* WHAT IS BEING ASKED: Take the data below and write out exactly the lines from the one with "stone = block(sandstone)" through the one with "before = set(bpy.data.objects)"; omit every other line.
[Start of STORED DATA]
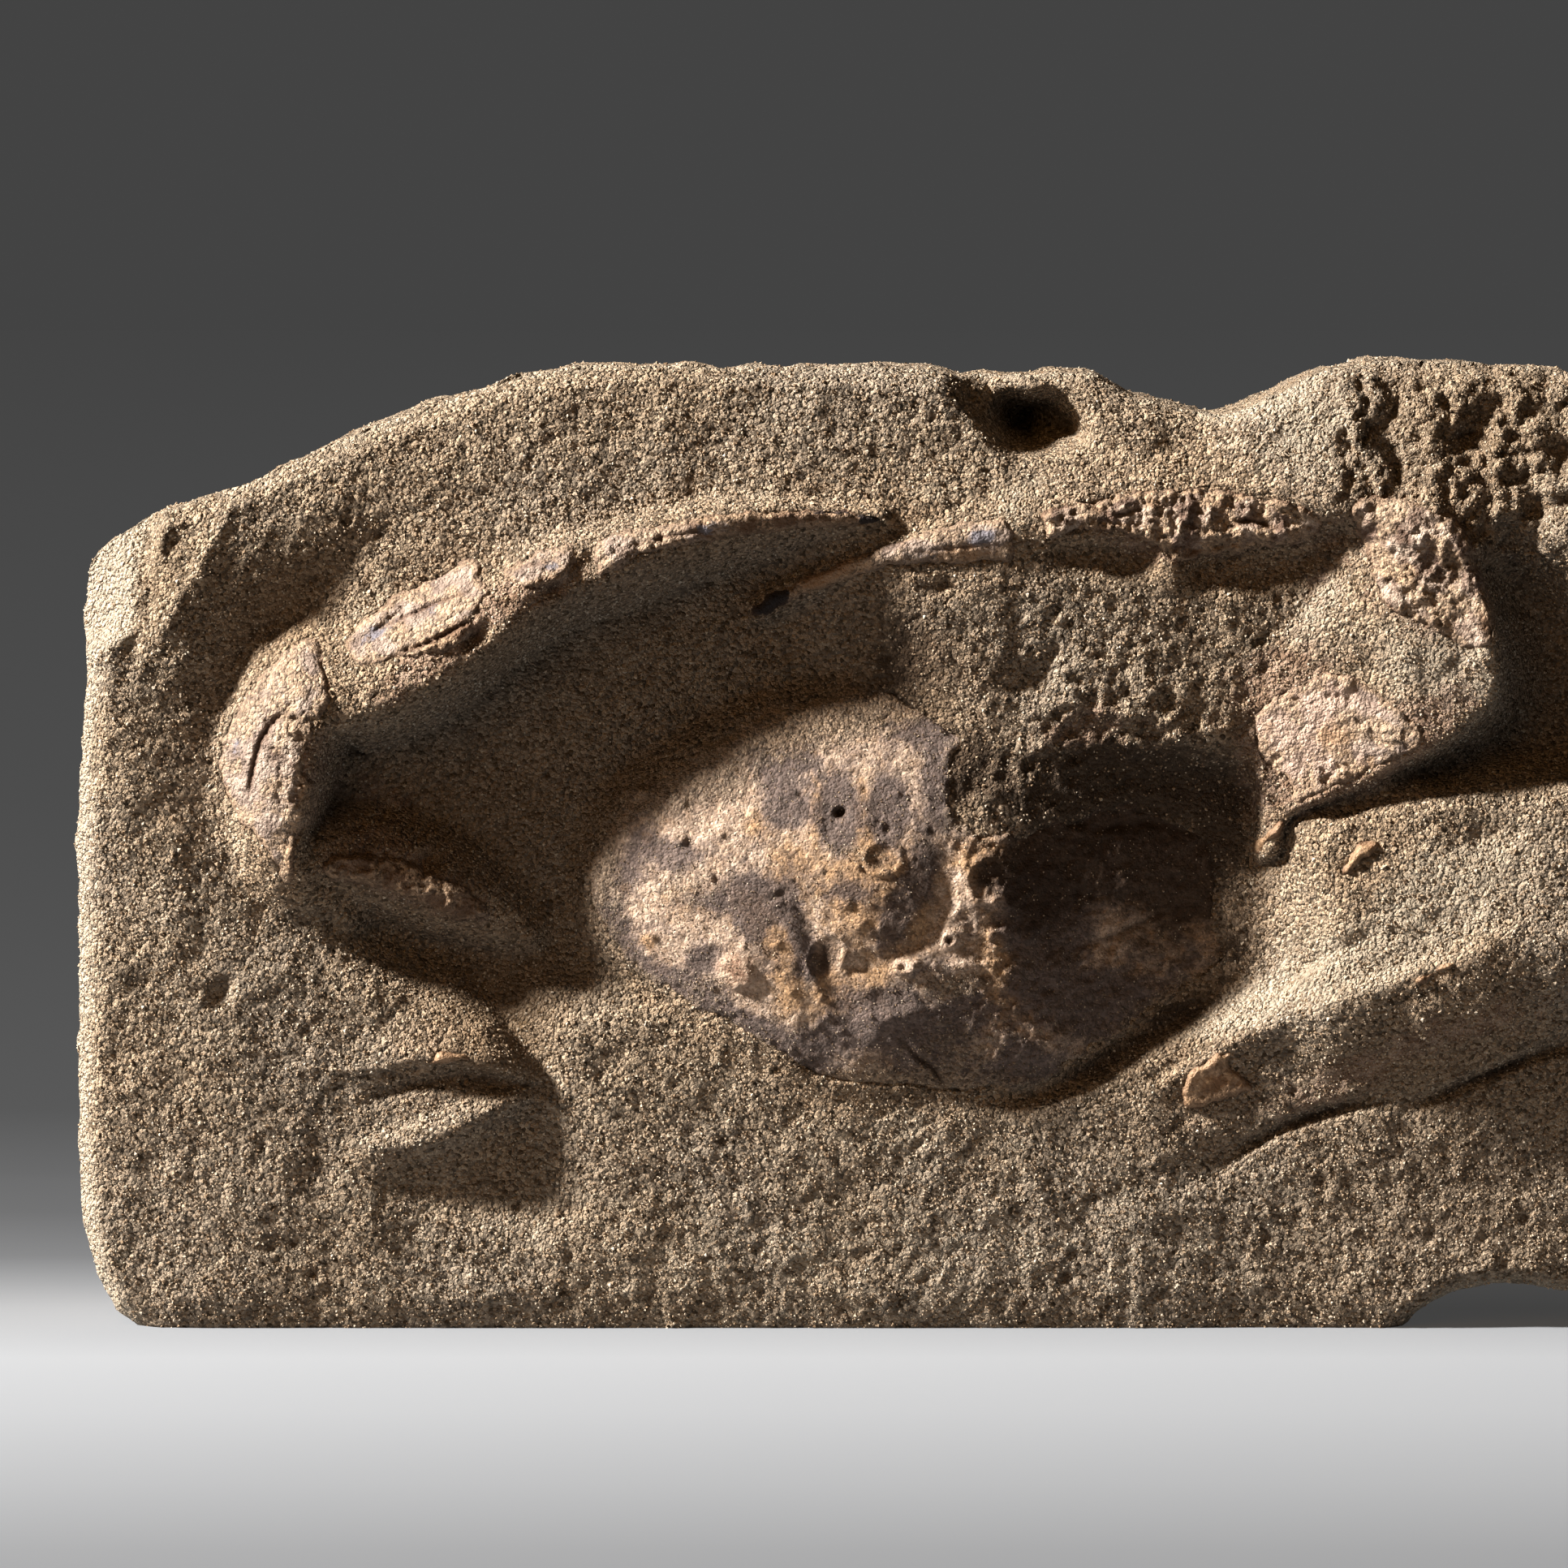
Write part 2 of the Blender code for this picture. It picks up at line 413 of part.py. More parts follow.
def worn_edge(x, z):
    """How far the face drops back along its rim, most of all at the bevelled top left corner."""
    away, _, _ = nearest(closed(np.array(OUTLINE, float)), x, z)
    bevel = ease((z - 80) / 8) * ease((-80 - x) / 10)
    worn = np.clip(1 - away / (RIM_WIDTH + BEVEL_WIDTH * bevel), 0, 1) ** 1.4
    return (RIM_DROP + BEVEL_DROP * bevel) * worn + FOOT_DROP * np.clip(1 - z / FOOT_HEIGHT, 0, 1) ** 1.5


def body_dome(x, z):
    """The domed body, shell and all, with its low lower right part and its grooves."""
    loop = smooth_loop(DOME)
    away, _, _ = nearest(closed(loop), x, z)
    away = np.where(inside(loop, x, z), away, -away)
    u = x - DOME_CROWN[0]
    v = z - DOME_CROWN[1]
    h = DOME_HEIGHT - 8.6 * (np.clip(-u, 0, None) / 40) ** 2
    beyond = np.clip(u - 8 * ease((56 - z) / 18), 0, None)
    h -= 13.5 * (np.sqrt((beyond / 52) ** 2 + 0.04) - 0.2)
    h -= 8.5 * (np.clip(v, 0, None) / 25) ** 1.7 * (1 - 0.55 * ease(u / 25))
    h -= 6.5 * (np.clip(-v, 0, None) / 33) ** 2
    h -= 2.0 * np.exp(-np.clip(away, -3, None) / 1.6)
    h += level(x, z, LOWER_RIGHT_OF_DOME, -1.6)
    h += ridge(x, z, RIGHT_SHELL_GROOVE, 2.0)
    h += ridge(x, z, LEFT_SHELL_GROOVE, 2.0)
    h += lumps(x, z, SHELL_SWELLS)
    return np.where(away > -2.5, h, -99)


def relief(x, z):
    """The whole face: stone, and the body dome where it stands out of the stone."""
    x, z = np.asarray(x, float), np.asarray(z, float)
    stone = stone_face(x, z) - worn_edge(x, z)
    dome = body_dome(x, z)
    shell = inside(smooth_loop(CARAPACE), x, z)
    return np.where(shell, np.maximum(dome, stone - 0.5), higher(stone, dome, 2.2))


def back(x, z):
    """How far back the rear face lies: a few broad chipped faces and a worn rim."""
    x, z = np.asarray(x, float), np.asarray(z, float)
    away, _, _ = nearest(closed(np.array(OUTLINE, float)), x, z)
    y = BACK_Y - REAR_RIM_DROP * np.clip(1 - away / REAR_RIM_WIDTH, 0, 1) ** 2
    y -= 2.6 * np.clip((x - 34) / 70, 0, None) + 3.2 * np.clip((-52 - x) / 54, 0, None)
    y -= 4.0 * np.clip((z - 78) / 46, 0, None) ** 1.3
    return np.minimum(y - lumps(x, z, CHIPS_OF_REAR), BACK_Y)


def resample(loop, pitch):
    """The loop's corners, anticlockwise, with places added to keep the steps within the pitch."""
    nxt = np.roll(loop, -1, axis=0)
    if np.sum(loop[:, 0] * nxt[:, 1] - nxt[:, 0] * loop[:, 1]) < 0:
        loop = loop[::-1]
    places = []
    for a, b in zip(loop, np.roll(loop, -1, axis=0)):
        count = max(1, int(np.ceil(np.hypot(*(b - a)) / pitch)))
        places += [a + (b - a) * k / count for k in range(count)]
    return np.array(places)


def filled(ring, pitch):
    """Places in the front view, the ring first, then a staggered grid, and the triangles between."""
    low, high = ring.min(axis=0), ring.max(axis=0)
    rows = []
    for k, z in enumerate(np.arange(low[1], high[1], pitch * 0.87)):
        rows += [(x, z) for x in np.arange(low[0] + (k % 2) * pitch / 2, high[0], pitch)]
    grid = np.array(rows)
    away, _, _ = nearest(closed(ring), grid[:, 0], grid[:, 1])
    grid = grid[inside(ring, grid[:, 0], grid[:, 1]) & (away > pitch * 0.55)]
    places = np.vstack([ring, grid])
    count = len(ring)
    edges = [(k, (k + 1) % count) for k in range(count)]
    found = delaunay_2d_cdt([Vector(p) for p in places], edges, [list(range(count))], 1, 1e-6)
    return places, [tuple(face) for face in found[2]]


def mesh_object(name, points, faces):
    """A mesh from points in millimetres, added to the scene."""
    mesh = bpy.data.meshes.new(name)
    mesh.from_pydata([tuple(float(v) * MM for v in p) for p in points], [], [tuple(f) for f in faces])
    mesh.update()
    obj = bpy.data.objects.new(name, mesh)
    bpy.context.scene.collection.objects.link(obj)
    return obj


def face_out(obj):
    """Turns the faces of a closed triangle mesh outwards if its volume comes out negative."""
    mesh = obj.data
    volume = 0.0
    for face in mesh.polygons:
        a, b, c = (mesh.vertices[k].co for k in face.vertices)
        volume += a.dot(b.cross(c))
    if volume < 0:
        mesh.flip_normals()


def smooth_where_round(obj):
    """Shades the gentle bends smooth and leaves the edges crisp."""
    mesh = obj.data
    mesh.polygons.foreach_set("use_smooth", [True] * len(mesh.polygons))
    mesh.set_sharp_from_angle(angle=np.radians(SMOOTH_UNDER))


def between(front, behind, ring, faces):
    """Points and faces of the body between two surfaces over one set of places, walls along the ring."""
    count = len(front)
    points = np.vstack([front, behind])
    sides = []
    for a in range(ring):
        b = (a + 1) % ring
        sides += [(b, a, count + a), (b, count + a, count + b)]
    turned = [(c + count, b + count, a + count) for a, b, c in faces]
    return points, list(faces) + sides + turned


def placed(places, height):
    """Front-view places at a height above the face, as points in space."""
    return np.column_stack([places[:, 0], FACE_Y - height, places[:, 1]])


def pushed_out(ring, by):
    """The anticlockwise ring moved outwards along its own normals."""
    along = np.roll(ring, -1, axis=0) - np.roll(ring, 1, axis=0)
    normal = np.column_stack([along[:, 1], -along[:, 0]])
    return ring + by * normal / np.linalg.norm(normal, axis=1, keepdims=True)


def material(name, colour, roughness):
    made = bpy.data.materials.new(name)
    made.use_nodes = True
    shader = made.node_tree.nodes["Principled BSDF"]
    shader.inputs["Base Color"].default_value = (*colour, 1)
    shader.inputs["Roughness"].default_value = roughness
    made.diffuse_color = (*colour, 1)
    return made


def helper(obj):
    """Marks a cutter, which is no part of the object."""
    obj.hide_render = True
    obj.display_type = "WIRE"
    return obj


def shell_plate(name, outline, thickness, proud, pitch, finish):
    """Adds a piece of shell that follows the face. Returns the shape of the pocket that it lies in."""
    ring = resample(np.array(outline, float), pitch)
    places, faces = filled(ring, pitch)
    height = relief(places[:, 0], places[:, 1])
    top = placed(places, height + proud)
    underside = placed(places, height + proud - thickness)
    points, all_faces = between(top, underside, len(ring), faces)
    plate = mesh_object(name, points, all_faces)
    face_out(plate)
    smooth_where_round(plate)
    plate.data.materials.append(finish)

    count = len(ring)
    wide = np.vstack([pushed_out(ring, GAP), places])
    floor = np.concatenate([height[:count], height]) + proud - thickness - GAP
    faces = [tuple(count + k for k in face) for face in faces]
    for a in range(count):
        b = (a + 1) % count
        faces += [(a, b, count + b), (a, count + b, count + a)]
    opening = np.full(len(wide), HIGHEST_RELIEF + 4.0)
    points, all_faces = between(placed(wide, opening), placed(wide, floor), count, faces)
    pocket = helper(mesh_object("pocket_for_" + name, points, all_faces))
    face_out(pocket)
    return pocket


def drawn_in(ring, by):
    """The outline drawn in towards the middle of the block, its foot kept where it is."""
    inwards = np.array([0.0, BLOCK_HEIGHT * 0.45]) - ring
    moved = ring + by[:, None] * inwards / np.linalg.norm(inwards, axis=1)[:, None]
    foot = ring[:, 1] < 1
    moved[foot, 1] = ring[foot, 1]
    return moved


def block(finish):
    """The stone as it was before sawing: carved face, worn sides, chipped back."""
    ring = resample(np.array(OUTLINE, float), BLOCK_PITCH)
    count = len(ring)
    places, faces = filled(ring, BLOCK_PITCH)
    front = placed(places, relief(places[:, 0], places[:, 1]))
    rear_edge = back(ring[:, 0], ring[:, 1])
    along = np.cumsum(np.hypot(*(np.roll(ring, -1, axis=0) - ring).T))
    layers = [front]
    for share, inset in SIDE_LOOPS:
        wave = 0.7 * np.sin(along / 13 + 9 * share) + 0.5 * np.sin(along / 5.3 + 4 * share)
        moved = drawn_in(ring, np.clip(inset + wave, 0, None))
        y = front[:count, 1] * (1 - share) + rear_edge * share
        layers.append(np.column_stack([moved[:, 0], y, moved[:, 1]]))
    rear_places, rear_faces = filled(drawn_in(ring, np.full(count, REAR_INSET)), BACK_PITCH)
    rear_y = back(rear_places[:, 0], rear_places[:, 1])
    layers.append(np.column_stack([rear_places[:, 0], rear_y, rear_places[:, 1]]))

    starts = np.cumsum([0] + [len(layer) for layer in layers])
    all_faces = list(faces)
    for here, there in zip(starts[:-2], starts[1:-1]):
        for a in range(count):
            b = (a + 1) % count
            all_faces += [(here + b, here + a, there + a), (here + b, there + a, there + b)]
    last = starts[-2]
    all_faces += [(last + c, last + b, last + a) for a, b, c in rear_faces]
    stone = mesh_object("matrix_block", np.vstack(layers), all_faces)
    face_out(stone)
    smooth_where_round(stone)
    stone.data.materials.append(finish)

    thin = stone.modifiers.new("fewer faces where it is flat", "DECIMATE")
    thin.ratio = BLOCK_TRIANGLES / len(all_faces)
    thin.use_collapse_triangulate = True
    return stone


def saw_cut():
    """Everything below the base."""
    x, y, deep = SAW_REACH
    below = [(-x, -y, -deep), (x, -y, -deep), (x, y, -deep), (-x, y, -deep)]
    corners = below + [(a, b, 0) for a, b, _ in below]
    sides = [(0, 3, 2, 1), (4, 5, 6, 7), (0, 1, 5, 4), (1, 2, 6, 5), (2, 3, 7, 6), (3, 0, 4, 7)]
    return helper(mesh_object("saw_cut", corners, sides))


def cut(stone, name, tool):
    boolean = stone.modifiers.new(name, "BOOLEAN")
    boolean.operation = "DIFFERENCE"
    boolean.solver = "EXACT"
    boolean.object = tool


def joined(name, cutters):
    """One cutter from several that don't touch."""
    points, faces = [], []
    for cutter in cutters:
        start = len(points)
        points += [tuple(v.co / MM) for v in cutter.data.vertices]
        faces += [tuple(start + i for i in f.vertices) for f in cutter.data.polygons]
        bpy.data.objects.remove(cutter)
    return helper(mesh_object(name, points, faces))


for old in list(bpy.data.objects):
    bpy.data.objects.remove(old)

sandstone = material("sandstone", (0.46, 0.37, 0.26), 0.95)
shell_brown = material("carapace_shell", (0.36, 0.25, 0.17), 0.7)
shell_pink = material("claw_shell", (0.52, 0.39, 0.31), 0.75)
shell_red = material("broken_shell", (0.36, 0.24, 0.19), 0.85)
shell_amber = material("leg_shell", (0.55, 0.36, 0.18), 0.6)

BODY = (CARAPACE_SHELL, 0.0, CARAPACE_PITCH)
CLAW = (CLAW_SHELL, SHELL_STANDS_PROUD, PLATE_PITCH)
FLAKE = (FLAKE_SHELL, SHELL_STANDS_PROUD, PLATE_PITCH)
PLATES = [
    ("carapace", CARAPACE, BODY, shell_brown),
    ("left_claw_wrist", LEFT_WRIST_SHELL, CLAW, shell_pink),
    ("left_claw_palm", LEFT_PALM_SHELL, CLAW, shell_pink),
    ("left_claw_palm_end", LEFT_PALM_END_SHELL, CLAW, shell_pink),
    ("left_claw_finger", LEFT_FINGER_SHELL, CLAW, shell_pink),
    ("left_claw_arm", LEFT_ARM_SHELL, CLAW, shell_pink),
    ("right_claw_finger", RIGHT_FINGER_SHELL, CLAW, shell_pink),
    ("right_claw_palm", RIGHT_PALM_SHELL, CLAW, shell_red),
    ("right_claw_wrist", RIGHT_WRIST_SHELL, CLAW, shell_red),
    ("right_claw_arm", RIGHT_ARM_SHELL, CLAW, shell_pink),
    ("right_claw_base_flake", RIGHT_BASE_FLAKE, FLAKE, shell_amber),
    ("right_front_leg_shell", RIGHT_FRONT_LEG_SHELL, FLAKE, shell_amber),
    ("right_rear_leg_shell", RIGHT_REAR_LEG_SHELL, FLAKE, shell_amber),
    ("right_rear_leg_sliver", RIGHT_REAR_LEG_SLIVER, FLAKE, shell_amber),
    ("left_leg_shell", LEFT_LEG_SHELL, FLAKE, shell_amber),
]

stone = block(sandstone)
pockets = []
for name, outline, sizes, finish in PLATES:
    pockets.append(shell_plate(name, outline, *sizes, finish))
cut(stone, "sawn base", saw_cut())
cut(stone, "pockets for the shell", joined("shell_pockets", pockets))
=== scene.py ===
# %% [markdown]
# # A fossil swimming crab in a block of sandstone
# The block was sawn flat below and split open on the plane where the crab lay. Someone then picked
# the sand away until the body, both claws and the stubs of three legs stood out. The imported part
# already has every piece in its place. This lesson gives the pieces their grain, cracks and colour.

import bmesh
import bpy
import numpy as np
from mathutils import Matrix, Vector
from mathutils.geometry import delaunay_2d_cdt


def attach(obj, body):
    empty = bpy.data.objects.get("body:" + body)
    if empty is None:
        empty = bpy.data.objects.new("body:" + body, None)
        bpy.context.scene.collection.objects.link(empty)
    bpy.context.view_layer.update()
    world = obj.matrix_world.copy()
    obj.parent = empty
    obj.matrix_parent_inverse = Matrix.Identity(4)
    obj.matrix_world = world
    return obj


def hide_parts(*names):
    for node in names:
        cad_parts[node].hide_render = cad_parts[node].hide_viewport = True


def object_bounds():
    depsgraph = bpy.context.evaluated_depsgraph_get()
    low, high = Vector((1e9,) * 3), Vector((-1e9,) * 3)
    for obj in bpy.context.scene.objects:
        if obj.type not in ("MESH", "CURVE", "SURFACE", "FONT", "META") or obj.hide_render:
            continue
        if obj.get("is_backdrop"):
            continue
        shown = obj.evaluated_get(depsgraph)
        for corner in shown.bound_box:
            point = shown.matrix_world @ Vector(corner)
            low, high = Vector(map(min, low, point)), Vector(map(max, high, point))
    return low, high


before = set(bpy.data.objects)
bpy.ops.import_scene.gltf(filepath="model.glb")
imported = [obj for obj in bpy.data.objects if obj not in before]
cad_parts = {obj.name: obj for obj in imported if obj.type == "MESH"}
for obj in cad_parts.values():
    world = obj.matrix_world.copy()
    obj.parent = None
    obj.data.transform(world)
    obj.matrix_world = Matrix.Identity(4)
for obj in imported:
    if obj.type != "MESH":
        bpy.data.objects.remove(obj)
cad_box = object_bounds()
print("the part has", len(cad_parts), "pieces:", ", ".join(sorted(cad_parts)))

# %% [markdown]
# ## One height over a front view
# A carving like this has almost no undercuts, so its face can be one height over each place of the
# front view. x runs right and z up, in millimetres, and the height stands out towards the viewer.
# A height is easy to build from parts: ridges and troughs are added to it, tubes and domes are
# joined into it. Working in numpy, a hundred thousand places are found at once.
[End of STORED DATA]
* FINISHED TASK:
stone = block(sandstone)
pockets = []
for name, outline, sizes, finish in PLATES:
    pockets.append(shell_plate(name, outline, *sizes, finish))
cut(stone, "sawn base", saw_cut())
cut(stone, "pockets for the shell", joined("shell_pockets", pockets))
=== scene.py ===
# %% [markdown]
# # A fossil swimming crab in a block of sandstone
# The block was sawn flat below and split open on the plane where the crab lay. Someone then picked
# the sand away until the body, both claws and the stubs of three legs stood out. The imported part
# already has every piece in its place. This lesson gives the pieces their grain, cracks and colour.

import bmesh
import bpy
import numpy as np
from mathutils import Matrix, Vector
from mathutils.geometry import delaunay_2d_cdt


def attach(obj, body):
    empty = bpy.data.objects.get("body:" + body)
    if empty is None:
        empty = bpy.data.objects.new("body:" + body, None)
        bpy.context.scene.collection.objects.link(empty)
    bpy.context.view_layer.update()
    world = obj.matrix_world.copy()
    obj.parent = empty
    obj.matrix_parent_inverse = Matrix.Identity(4)
    obj.matrix_world = world
    return obj


def hide_parts(*names):
    for node in names:
        cad_parts[node].hide_render = cad_parts[node].hide_viewport = True


def object_bounds():
    depsgraph = bpy.context.evaluated_depsgraph_get()
    low, high = Vector((1e9,) * 3), Vector((-1e9,) * 3)
    for obj in bpy.context.scene.objects:
        if obj.type not in ("MESH", "CURVE", "SURFACE", "FONT", "META") or obj.hide_render:
            continue
        if obj.get("is_backdrop"):
            continue
        shown = obj.evaluated_get(depsgraph)
        for corner in shown.bound_box:
            point = shown.matrix_world @ Vector(corner)
            low, high = Vector(map(min, low, point)), Vector(map(max, high, point))
    return low, high


before = set(bpy.data.objects)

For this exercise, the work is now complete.